Cuando entró en aquel recinto Cecilio, no pudo más que soltar el aliento, queriendo sobrecoger el que pudiera para regar su tórax, tras el esfuerzo por ascender de par en par, aquellos escalones, y asentir sin pronunciar, eso de “ por fin he llegado “. Se acercó al abuelo, y este anunció, lo que temían. Las lágrimas se acrecentaron en sus ojos, y soltó un sollozo ronco y desabrido.
Cecilio; no quiso disculparse por la tardanza, y dándole un abrazo, se fundieron en una trayectoria de dolor aguerrido y tajante.
_ ¿ Que ha dicho el cirujano?- Preguntó Cecilio.
_Nos ha dicho que la metástasis está extendida, que purgará en lo que pueda y volverá a coser _ Lloriqueó el abuelo obligado por la angustia.
_¿Lo sabe el crío? _ Siguió Cecilio.
_Claro; los cirujanos, no ocultan nada, preguntan quienes somos y a la familia, se lo sueltan sin preambulos, ni tapujos.

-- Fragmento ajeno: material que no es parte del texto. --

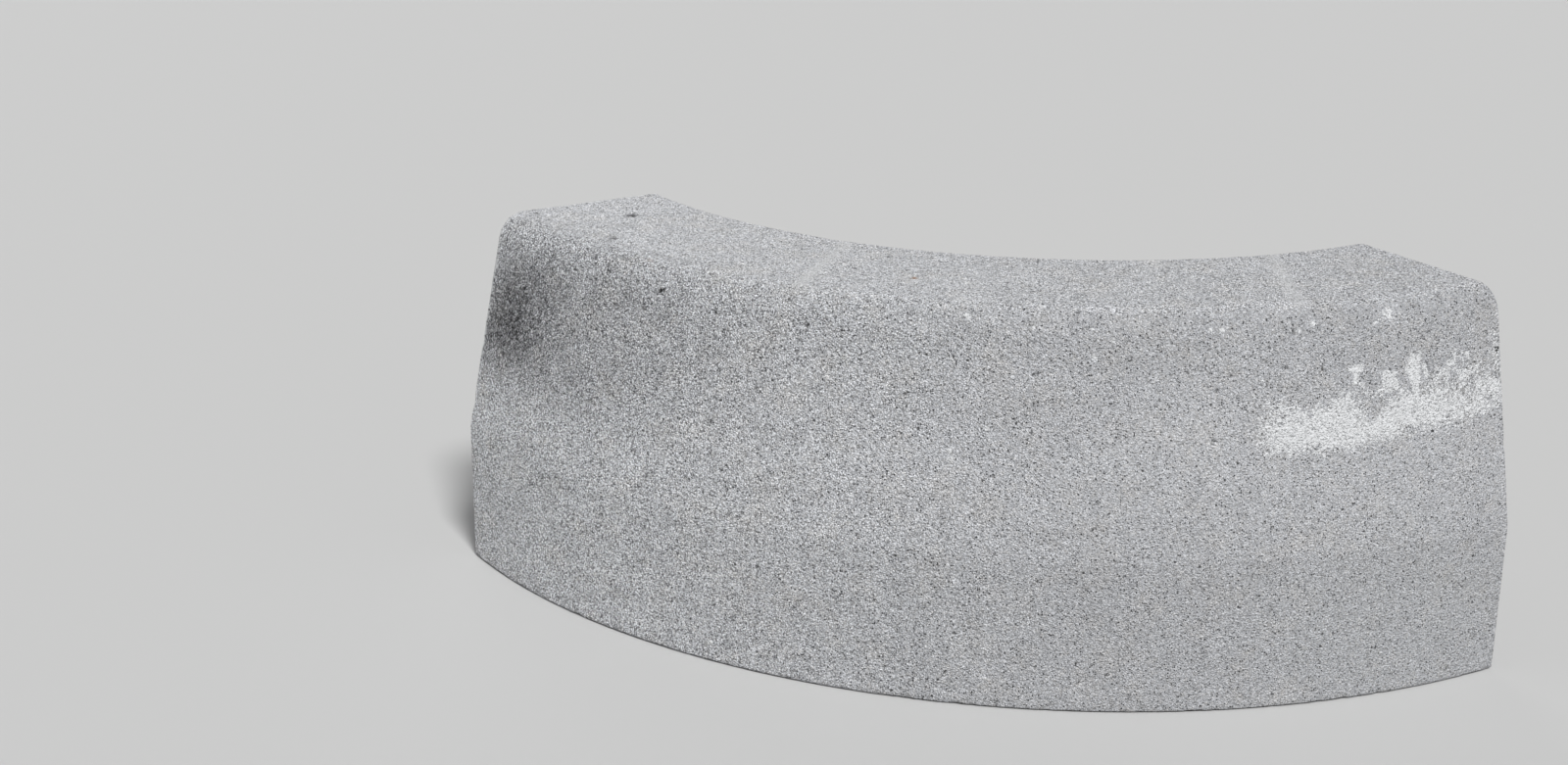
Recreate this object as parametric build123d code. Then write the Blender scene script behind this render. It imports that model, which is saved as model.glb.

_¿ y el padre, dónde está?. No le veo. ¿Se ha ido?
_Sí; a reposar. Ha estado toda la noche y le hemos dicho que descansara; que fuera a dormir
_¿Entonces, qué me dices?
_Que no lo saben con certeza, pero le dan seis meses, con suerte.
Dejó en su penumbra al viejo, y se acercó al muchacho, sentándose a su lado y pasándole una mano por encima de la espalda, queriendo mitigar un poco esa pena, y tratando de ser cariñoso.
_¿Has comido algo?
No hubo respuesta. Aquel joven, sin turbarse masculló alguna palabra; sin perder la pose, balbuceando nominativos ininteligibles, del todo inconexos, que hicieron persistir al hombre que trataba de saber o sacarle alguna palabra y de esa forma, destilara un poco de secreción y rompiera ese trance taciturno.
Se levantó cuando la mujer se le acercaba, sin mediar palabra se abrazaron y ella, continuó llorando de tristeza, no podia contener ese quejido rompedor de almas, donde por mucho que quisiera, le era imposible evitar.
_La vida es injusta. ¿ Cómo estáis por casa? , ¿Y los nenes? _Se le entendió a la mujer.
_Pues mal. Cómo quieres que estemos. ¡Menudo trago! que crueldad, no se la deseo a nadie;
Siguió sollozando a solas en un rincón de aquella sala negra, mientras el hombre, hacía de tripas corazón.
No fueron seis meses, transcurrieron siete años de dolor, de resignación, de quimio y de rabia.